Data rows>
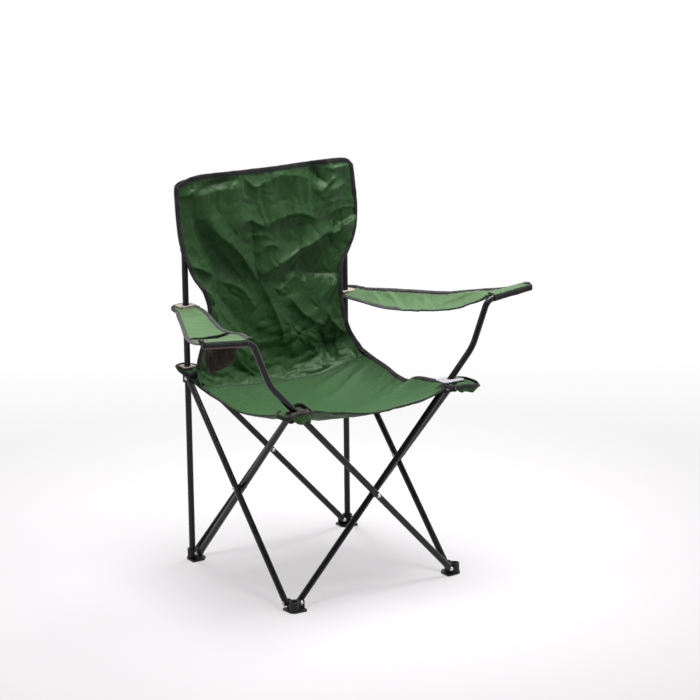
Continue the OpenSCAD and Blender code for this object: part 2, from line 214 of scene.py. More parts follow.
def tape(name, path, inward, material, width, thick, seed, closed=False):
    """Binding tape folded over an edge: path is the cloth's edge, inward points into the cloth."""
    rng = random.Random(seed)
    side, normal = frames_along(path, inward)
    count = len(path)
    sway = smoothed(np.array([rng.uniform(-1, 1) for _ in range(count)]), 3) * 0.0008
    run = distances(path)
    vertices, uvs = [], []
    for k in range(count):
        for j, (a, b) in enumerate(TAPE_SECTION):
            vertices.append(path[k] + side[k] * (a * width + sway[k]) + normal[k] * (b * thick))
            uvs.append((run[k], j * 0.0015))
    return add_object(name, vertices, ring_faces(count, len(TAPE_SECTION), closed), material, uvs)


STITCH, STITCH_GAP, THREAD_R = 0.0030, 0.0016, 0.00035


def stitches(name, path, normal, material, lift=0.0):
    """Sewing thread on a path: one rounded stitch after another, both ends in the cloth."""
    count = max(2, int(distances(path)[-1] / (STITCH + STITCH_GAP)))
    line = resample(path, count * 2 + 1)
    up = resample(path + normal, count * 2 + 1) - line
    vertices, faces = [], []
    for k in range(count):
        a, b = line[2 * k], line[2 * k + 1] * 1.2 - line[2 * k] * 0.2
        n = unit(up[2 * k])
        s = np.cross(n, unit(b - a))
        base = len(vertices)
        for share, high, wide in ((0.0, -0.6, 0.5), (0.25, 0.9, 1.0), (0.75, 0.9, 1.0), (1.0, -0.6, 0.5)):
            centre = a + (b - a) * share + n * (high * THREAD_R + lift)
            for x, y in ((1, 0), (0, 1), (-1, 0), (0, -1)):
                vertices.append(centre + s * (x * THREAD_R * wide) + n * (y * THREAD_R * wide))
        faces += [tuple(base + v for v in face) for face in ring_faces(4, 4)]
    return add_object(name, vertices, faces, material)


# ---- materials

class Tree:
    """The node tree of a material or world, with short calls that add nodes."""

    def __init__(self, owner):
        owner.use_nodes = True
        self.owner = owner
        self.nodes, self.links = owner.node_tree.nodes, owner.node_tree.links

    def fill(self, node, values):
        """Sets inputs of a node to numbers, colours or the outputs of other nodes."""
        for key, value in values.items():
            socket = node.inputs[key]
            if isinstance(value, bpy.types.NodeSocket):
                self.links.new(value, socket)
            else:
                socket.default_value = (*value, 1) if isinstance(value, tuple) else value

    def add(self, kind, values, output=0, **settings):
        """Adds a node and returns one of its outputs."""
        node = self.nodes.new("ShaderNode" + kind)
        for key, value in settings.items():
            setattr(node, key, value)
        self.fill(node, values)
        return node.outputs[output]

    def place(self):
        return self.add("TexCoord", {}, "Object")

    def uv(self):
        """The cloth's own UVs, in metres."""
        return self.add("UVMap", {}, "UV", uv_map="cloth")

    def noise(self, vector, scale, detail=4.0, rough=0.55):
        values = {"Vector": vector, "Scale": scale, "Detail": detail, "Roughness": rough}
        return self.add("TexNoise", values, "Fac")

    def threads(self, uv, direction, pitch, distortion, detail=2.0):
        """Parallel threads across a direction of the UVs."""
        values = {"Vector": uv, "Scale": 1 / (pitch * 20) * math.pi, "Distortion": distortion, "Detail": detail}
        return self.add("TexWave", values, "Fac", bands_direction=direction)

    def ramp(self, fac, stops):
        """Colours, or greys given as one number, at the places of a ramp."""
        node = self.nodes.new("ShaderNodeValToRGB")
        elements = node.color_ramp.elements
        while len(elements) < len(stops):
            elements.new(0.5)
        for element, (place, colour) in zip(elements, stops):
            element.position = place
            element.color = (*colour, 1) if isinstance(colour, tuple) else (colour, colour, colour, 1)
        self.links.new(fac, node.inputs["Fac"])
        return node.outputs["Color"]

    def bump(self, height, strength, distance, **normal):
        values = {"Height": height, "Strength": strength, "Distance": distance, **normal}
        return self.add("Bump", values, "Normal")

    def multiply(self, fac, a, b):
        return self.add("Mix", {0: fac, 6: a, 7: b}, 2, data_type="RGBA", blend_type="MULTIPLY")

    def surface(self, values):
        """Fills the material's own shader and returns the material."""
        self.fill(self.nodes["Principled BSDF"], values)
        return self.owner


def new_tree(name):
    return Tree(bpy.data.materials.new(name))


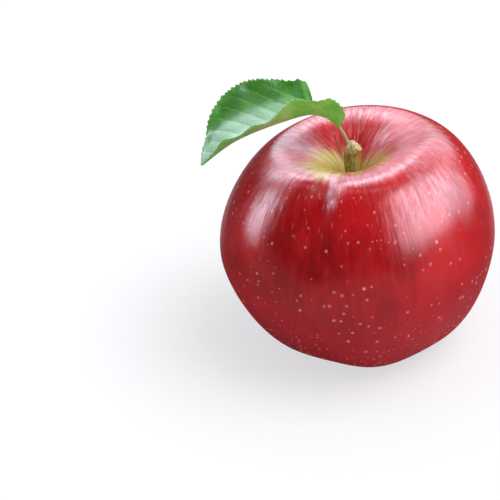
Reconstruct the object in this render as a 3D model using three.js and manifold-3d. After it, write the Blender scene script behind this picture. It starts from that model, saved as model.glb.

Exercise directions> Return the entries above unchanged, starting at the first line and stopping after the line with "self.links = owner.node_tree.nodes, owner.node_tree.links".

Written solution>
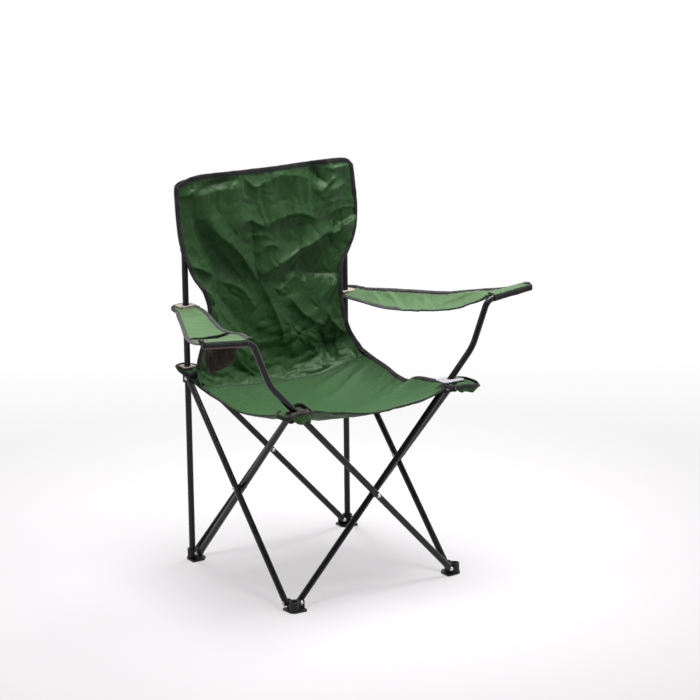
Continue the OpenSCAD and Blender code for this object: part 2, from line 214 of scene.py. More parts follow.
def tape(name, path, inward, material, width, thick, seed, closed=False):
    """Binding tape folded over an edge: path is the cloth's edge, inward points into the cloth."""
    rng = random.Random(seed)
    side, normal = frames_along(path, inward)
    count = len(path)
    sway = smoothed(np.array([rng.uniform(-1, 1) for _ in range(count)]), 3) * 0.0008
    run = distances(path)
    vertices, uvs = [], []
    for k in range(count):
        for j, (a, b) in enumerate(TAPE_SECTION):
            vertices.append(path[k] + side[k] * (a * width + sway[k]) + normal[k] * (b * thick))
            uvs.append((run[k], j * 0.0015))
    return add_object(name, vertices, ring_faces(count, len(TAPE_SECTION), closed), material, uvs)


STITCH, STITCH_GAP, THREAD_R = 0.0030, 0.0016, 0.00035


def stitches(name, path, normal, material, lift=0.0):
    """Sewing thread on a path: one rounded stitch after another, both ends in the cloth."""
    count = max(2, int(distances(path)[-1] / (STITCH + STITCH_GAP)))
    line = resample(path, count * 2 + 1)
    up = resample(path + normal, count * 2 + 1) - line
    vertices, faces = [], []
    for k in range(count):
        a, b = line[2 * k], line[2 * k + 1] * 1.2 - line[2 * k] * 0.2
        n = unit(up[2 * k])
        s = np.cross(n, unit(b - a))
        base = len(vertices)
        for share, high, wide in ((0.0, -0.6, 0.5), (0.25, 0.9, 1.0), (0.75, 0.9, 1.0), (1.0, -0.6, 0.5)):
            centre = a + (b - a) * share + n * (high * THREAD_R + lift)
            for x, y in ((1, 0), (0, 1), (-1, 0), (0, -1)):
                vertices.append(centre + s * (x * THREAD_R * wide) + n * (y * THREAD_R * wide))
        faces += [tuple(base + v for v in face) for face in ring_faces(4, 4)]
    return add_object(name, vertices, faces, material)


# ---- materials

class Tree:
    """The node tree of a material or world, with short calls that add nodes."""

    def __init__(self, owner):
        owner.use_nodes = True
        self.owner = owner
        self.nodes, self.links = owner.node_tree.nodes, owner.node_tree.links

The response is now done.